Совпадение значений одного театрального жеста в разных культурах может быть объяснено общей системой образования в XVIII–XIX веках: авторы первых учебников актерского искусства вышли из школы риторики и обращались к одной и той же римской традиции ораторского искусства (Цицерона, Квинтилиана, чьи предписания были переложены на русский язык Михаилом Ломоносовым[42]), которое было приспособлено для сцены и ориентировалось не на бытовой узнаваемый жест, а на норму, отвечающую понятиям «прекрасного» и «безобразного», «возвышенного» и «низкого», «трагического» и «комического».
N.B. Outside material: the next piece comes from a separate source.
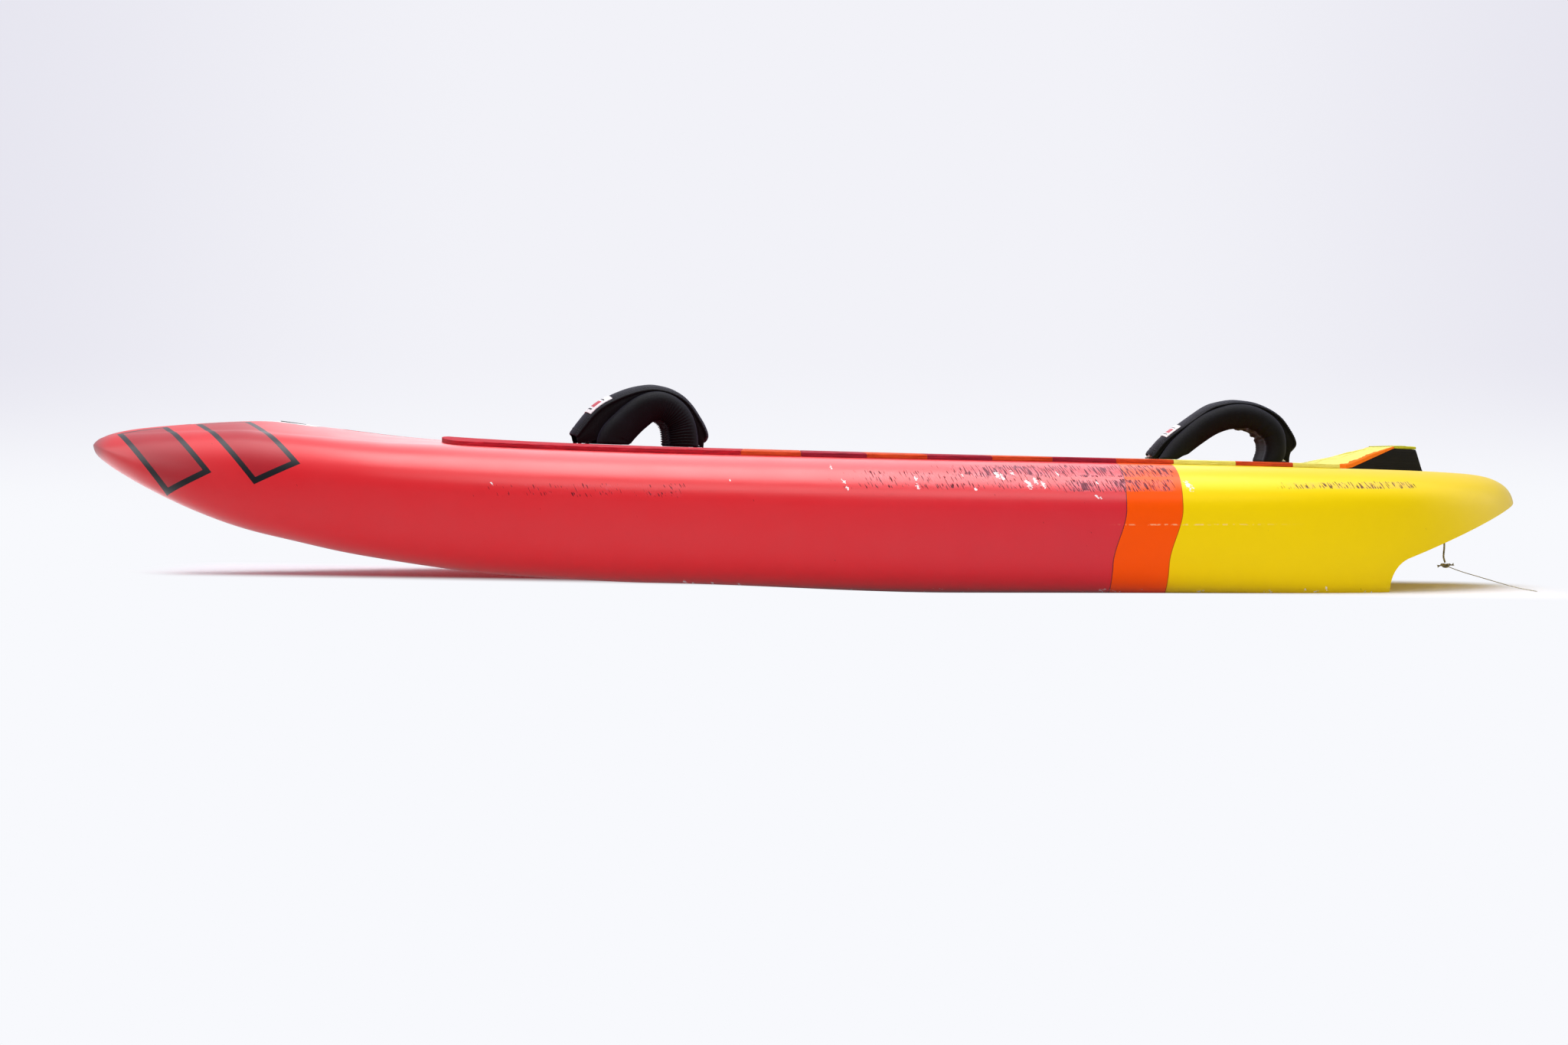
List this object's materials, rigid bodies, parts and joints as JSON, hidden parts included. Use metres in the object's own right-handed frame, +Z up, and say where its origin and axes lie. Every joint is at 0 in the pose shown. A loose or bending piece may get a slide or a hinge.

«Рассуждения о сценической игре» немца Франциска Ланга[43] на латинском языке (1727), систематизировавшего правила принятого выразительного проявления для всех частей тела на сцене, книга берлинского риторика и театрального педагога Иоганна Якоба Энгеля (1785), изданная на многих европейских языках[44], инструкции англичанина Генри Сиддона, адаптировавшего в 1822 году книгу Энгеля для британской сцены, дополнив ее опытом Дэвида Гаррика[45], не слишком отличаются от советов француза Франсуа Дельсарта (1811–1879), который с 1839 года преподавал законченную систему тренировки актера, включающую музыку, декламацию и движение[46]. Книги этих преподавателей риторики и первых театральных педагогов стали основой, на которой разрабатывалась семиотика театрального жеста, актуальная и в начале XX века. Система Дельсарта, популяризированная в России Сергеем Волконским[47], узнается и в книге «Искусство кино. Мой опыт», выпущенной советским кинорежиссером-конструктивистом Львом Кулешовым в 1929 году:

Дело в том, что количество движений человека так же не ограничено, как и количество звуков в природе. Для того чтобы сыграть любое музыкальное произведение, достаточно определенного, ограниченного диапазона – системы звуков, – на основании которого и можно строить любое музыкальное произведение. Точно так же можно создать какую-то одну систему человеческих движений, на основе которой можно строить любое задание на движение[48].